(Entries from a dataset)
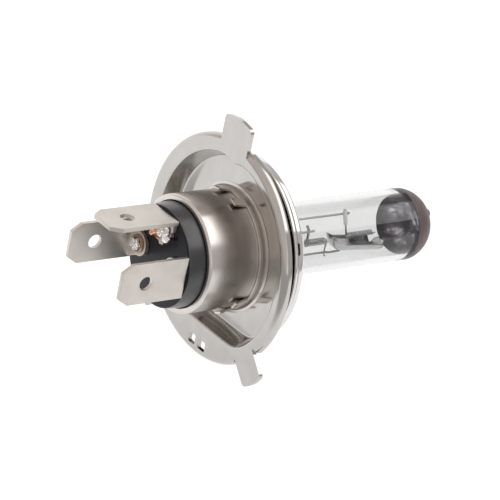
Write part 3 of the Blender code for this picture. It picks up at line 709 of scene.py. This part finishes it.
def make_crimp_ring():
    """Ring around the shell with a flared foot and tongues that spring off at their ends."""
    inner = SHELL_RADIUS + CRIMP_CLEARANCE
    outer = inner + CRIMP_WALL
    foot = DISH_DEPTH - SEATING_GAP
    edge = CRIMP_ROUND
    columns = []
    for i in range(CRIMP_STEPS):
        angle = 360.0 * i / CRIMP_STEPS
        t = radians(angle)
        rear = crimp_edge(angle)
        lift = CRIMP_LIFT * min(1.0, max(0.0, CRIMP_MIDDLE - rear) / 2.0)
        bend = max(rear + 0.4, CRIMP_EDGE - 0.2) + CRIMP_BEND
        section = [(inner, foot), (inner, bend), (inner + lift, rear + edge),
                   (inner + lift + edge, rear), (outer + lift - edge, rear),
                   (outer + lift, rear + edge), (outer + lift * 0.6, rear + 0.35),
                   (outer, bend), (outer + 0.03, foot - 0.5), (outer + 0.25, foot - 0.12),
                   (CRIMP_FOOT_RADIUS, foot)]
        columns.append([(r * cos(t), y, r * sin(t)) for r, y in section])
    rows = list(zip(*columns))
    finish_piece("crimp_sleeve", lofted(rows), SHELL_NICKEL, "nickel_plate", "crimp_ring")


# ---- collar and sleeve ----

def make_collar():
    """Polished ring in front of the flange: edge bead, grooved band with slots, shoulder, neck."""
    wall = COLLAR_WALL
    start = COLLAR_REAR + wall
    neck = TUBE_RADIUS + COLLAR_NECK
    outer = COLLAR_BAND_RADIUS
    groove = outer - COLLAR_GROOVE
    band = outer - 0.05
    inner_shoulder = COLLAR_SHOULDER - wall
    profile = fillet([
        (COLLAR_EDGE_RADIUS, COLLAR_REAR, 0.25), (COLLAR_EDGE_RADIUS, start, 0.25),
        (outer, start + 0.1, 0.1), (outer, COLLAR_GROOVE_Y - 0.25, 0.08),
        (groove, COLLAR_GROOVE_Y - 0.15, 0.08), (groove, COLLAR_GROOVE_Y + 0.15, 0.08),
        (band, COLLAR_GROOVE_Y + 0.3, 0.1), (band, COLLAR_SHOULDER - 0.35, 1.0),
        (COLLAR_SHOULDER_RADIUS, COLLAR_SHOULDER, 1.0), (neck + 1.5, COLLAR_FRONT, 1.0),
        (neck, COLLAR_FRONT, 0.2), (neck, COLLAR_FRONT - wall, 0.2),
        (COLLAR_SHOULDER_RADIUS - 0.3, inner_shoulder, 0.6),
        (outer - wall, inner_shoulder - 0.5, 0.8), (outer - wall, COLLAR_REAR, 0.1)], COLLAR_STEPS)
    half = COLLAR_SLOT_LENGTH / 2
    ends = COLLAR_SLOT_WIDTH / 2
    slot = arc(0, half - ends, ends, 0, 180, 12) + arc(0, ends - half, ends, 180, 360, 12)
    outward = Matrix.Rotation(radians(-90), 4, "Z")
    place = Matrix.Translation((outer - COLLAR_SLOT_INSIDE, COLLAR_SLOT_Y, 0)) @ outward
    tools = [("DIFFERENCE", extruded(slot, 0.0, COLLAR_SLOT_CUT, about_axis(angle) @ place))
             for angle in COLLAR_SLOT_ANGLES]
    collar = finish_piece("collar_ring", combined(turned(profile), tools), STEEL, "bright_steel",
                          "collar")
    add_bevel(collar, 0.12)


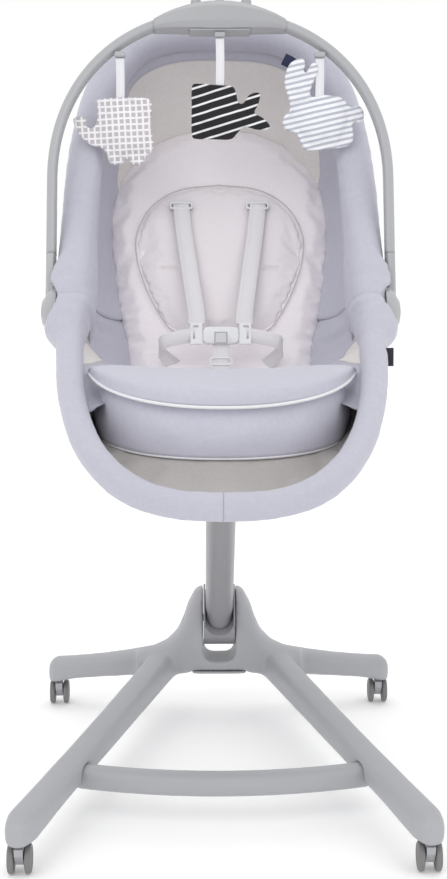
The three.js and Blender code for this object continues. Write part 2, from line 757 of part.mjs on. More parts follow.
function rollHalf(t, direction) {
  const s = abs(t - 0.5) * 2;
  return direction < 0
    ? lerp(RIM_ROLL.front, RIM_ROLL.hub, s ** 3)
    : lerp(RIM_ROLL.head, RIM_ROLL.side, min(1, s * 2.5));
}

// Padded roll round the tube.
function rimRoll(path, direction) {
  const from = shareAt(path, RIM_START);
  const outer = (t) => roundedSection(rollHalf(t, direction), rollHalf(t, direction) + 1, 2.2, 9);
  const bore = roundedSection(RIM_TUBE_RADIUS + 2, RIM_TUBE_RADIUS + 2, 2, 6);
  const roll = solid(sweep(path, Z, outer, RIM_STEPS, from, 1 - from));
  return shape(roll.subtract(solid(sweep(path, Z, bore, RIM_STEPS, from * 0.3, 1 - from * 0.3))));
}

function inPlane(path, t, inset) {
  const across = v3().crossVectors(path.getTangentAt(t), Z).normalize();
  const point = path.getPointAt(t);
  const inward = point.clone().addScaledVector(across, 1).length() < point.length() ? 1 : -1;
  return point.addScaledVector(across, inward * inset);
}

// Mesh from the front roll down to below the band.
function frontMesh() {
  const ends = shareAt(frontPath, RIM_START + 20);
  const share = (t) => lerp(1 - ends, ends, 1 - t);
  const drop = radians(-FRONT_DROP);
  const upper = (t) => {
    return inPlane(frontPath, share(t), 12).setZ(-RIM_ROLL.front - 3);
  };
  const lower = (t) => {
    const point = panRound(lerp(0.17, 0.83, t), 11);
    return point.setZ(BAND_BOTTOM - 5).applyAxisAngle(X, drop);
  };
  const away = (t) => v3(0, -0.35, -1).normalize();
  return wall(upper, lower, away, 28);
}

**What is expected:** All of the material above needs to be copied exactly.

**Solved problem:**
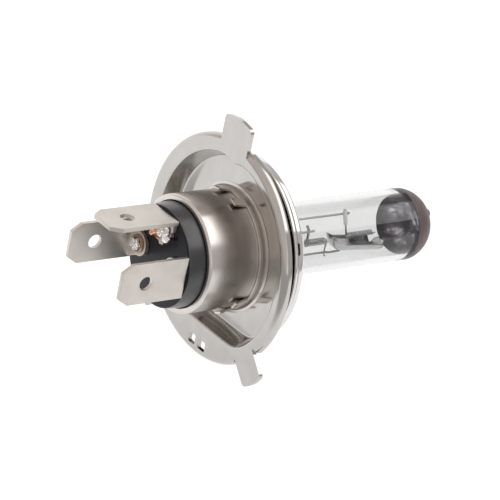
Write part 3 of the Blender code for this picture. It picks up at line 709 of scene.py. This part finishes it.
def make_crimp_ring():
    """Ring around the shell with a flared foot and tongues that spring off at their ends."""
    inner = SHELL_RADIUS + CRIMP_CLEARANCE
    outer = inner + CRIMP_WALL
    foot = DISH_DEPTH - SEATING_GAP
    edge = CRIMP_ROUND
    columns = []
    for i in range(CRIMP_STEPS):
        angle = 360.0 * i / CRIMP_STEPS
        t = radians(angle)
        rear = crimp_edge(angle)
        lift = CRIMP_LIFT * min(1.0, max(0.0, CRIMP_MIDDLE - rear) / 2.0)
        bend = max(rear + 0.4, CRIMP_EDGE - 0.2) + CRIMP_BEND
        section = [(inner, foot), (inner, bend), (inner + lift, rear + edge),
                   (inner + lift + edge, rear), (outer + lift - edge, rear),
                   (outer + lift, rear + edge), (outer + lift * 0.6, rear + 0.35),
                   (outer, bend), (outer + 0.03, foot - 0.5), (outer + 0.25, foot - 0.12),
                   (CRIMP_FOOT_RADIUS, foot)]
        columns.append([(r * cos(t), y, r * sin(t)) for r, y in section])
    rows = list(zip(*columns))
    finish_piece("crimp_sleeve", lofted(rows), SHELL_NICKEL, "nickel_plate", "crimp_ring")


# ---- collar and sleeve ----

def make_collar():
    """Polished ring in front of the flange: edge bead, grooved band with slots, shoulder, neck."""
    wall = COLLAR_WALL
    start = COLLAR_REAR + wall
    neck = TUBE_RADIUS + COLLAR_NECK
    outer = COLLAR_BAND_RADIUS
    groove = outer - COLLAR_GROOVE
    band = outer - 0.05
    inner_shoulder = COLLAR_SHOULDER - wall
    profile = fillet([
        (COLLAR_EDGE_RADIUS, COLLAR_REAR, 0.25), (COLLAR_EDGE_RADIUS, start, 0.25),
        (outer, start + 0.1, 0.1), (outer, COLLAR_GROOVE_Y - 0.25, 0.08),
        (groove, COLLAR_GROOVE_Y - 0.15, 0.08), (groove, COLLAR_GROOVE_Y + 0.15, 0.08),
        (band, COLLAR_GROOVE_Y + 0.3, 0.1), (band, COLLAR_SHOULDER - 0.35, 1.0),
        (COLLAR_SHOULDER_RADIUS, COLLAR_SHOULDER, 1.0), (neck + 1.5, COLLAR_FRONT, 1.0),
        (neck, COLLAR_FRONT, 0.2), (neck, COLLAR_FRONT - wall, 0.2),
        (COLLAR_SHOULDER_RADIUS - 0.3, inner_shoulder, 0.6),
        (outer - wall, inner_shoulder - 0.5, 0.8), (outer - wall, COLLAR_REAR, 0.1)], COLLAR_STEPS)
    half = COLLAR_SLOT_LENGTH / 2
    ends = COLLAR_SLOT_WIDTH / 2
    slot = arc(0, half - ends, ends, 0, 180, 12) + arc(0, ends - half, ends, 180, 360, 12)
    outward = Matrix.Rotation(radians(-90), 4, "Z")
    place = Matrix.Translation((outer - COLLAR_SLOT_INSIDE, COLLAR_SLOT_Y, 0)) @ outward
    tools = [("DIFFERENCE", extruded(slot, 0.0, COLLAR_SLOT_CUT, about_axis(angle) @ place))
             for angle in COLLAR_SLOT_ANGLES]
    collar = finish_piece("collar_ring", combined(turned(profile), tools), STEEL, "bright_steel",
                          "collar")
    add_bevel(collar, 0.12)


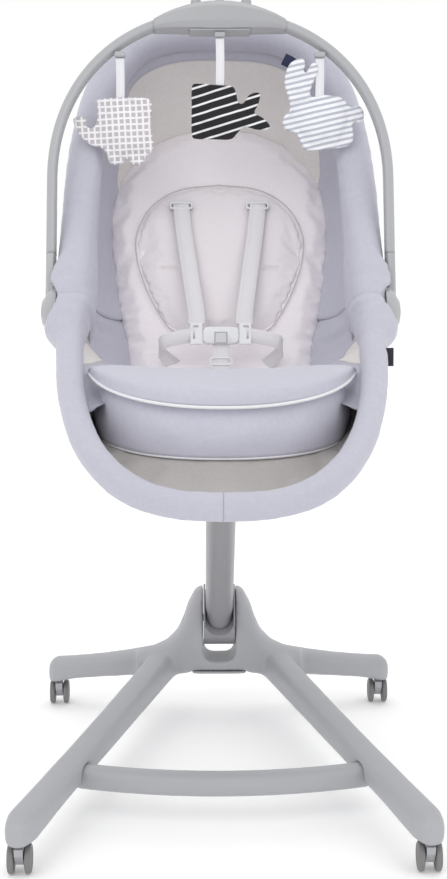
The three.js and Blender code for this object continues. Write part 2, from line 757 of part.mjs on. More parts follow.
function rollHalf(t, direction) {
  const s = abs(t - 0.5) * 2;
  return direction < 0
    ? lerp(RIM_ROLL.front, RIM_ROLL.hub, s ** 3)
    : lerp(RIM_ROLL.head, RIM_ROLL.side, min(1, s * 2.5));
}

// Padded roll round the tube.
function rimRoll(path, direction) {
  const from = shareAt(path, RIM_START);
  const outer = (t) => roundedSection(rollHalf(t, direction), rollHalf(t, direction) + 1, 2.2, 9);
  const bore = roundedSection(RIM_TUBE_RADIUS + 2, RIM_TUBE_RADIUS + 2, 2, 6);
  const roll = solid(sweep(path, Z, outer, RIM_STEPS, from, 1 - from));
  return shape(roll.subtract(solid(sweep(path, Z, bore, RIM_STEPS, from * 0.3, 1 - from * 0.3))));
}

function inPlane(path, t, inset) {
  const across = v3().crossVectors(path.getTangentAt(t), Z).normalize();
  const point = path.getPointAt(t);
  const inward = point.clone().addScaledVector(across, 1).length() < point.length() ? 1 : -1;
  return point.addScaledVector(across, inward * inset);
}

// Mesh from the front roll down to below the band.
function frontMesh() {
  const ends = shareAt(frontPath, RIM_START + 20);
  const share = (t) => lerp(1 - ends, ends, 1 - t);
  const drop = radians(-FRONT_DROP);
  const upper = (t) => {
    return inPlane(frontPath, share(t), 12).setZ(-RIM_ROLL.front - 3);
  };
  const lower = (t) => {
    const point = panRound(lerp(0.17, 0.83, t), 11);
    return point.setZ(BAND_BOTTOM - 5).applyAxisAngle(X, drop);
  };
  const away = (t) => v3(0, -0.35, -1).normalize();
  return wall(upper, lower, away, 28);
}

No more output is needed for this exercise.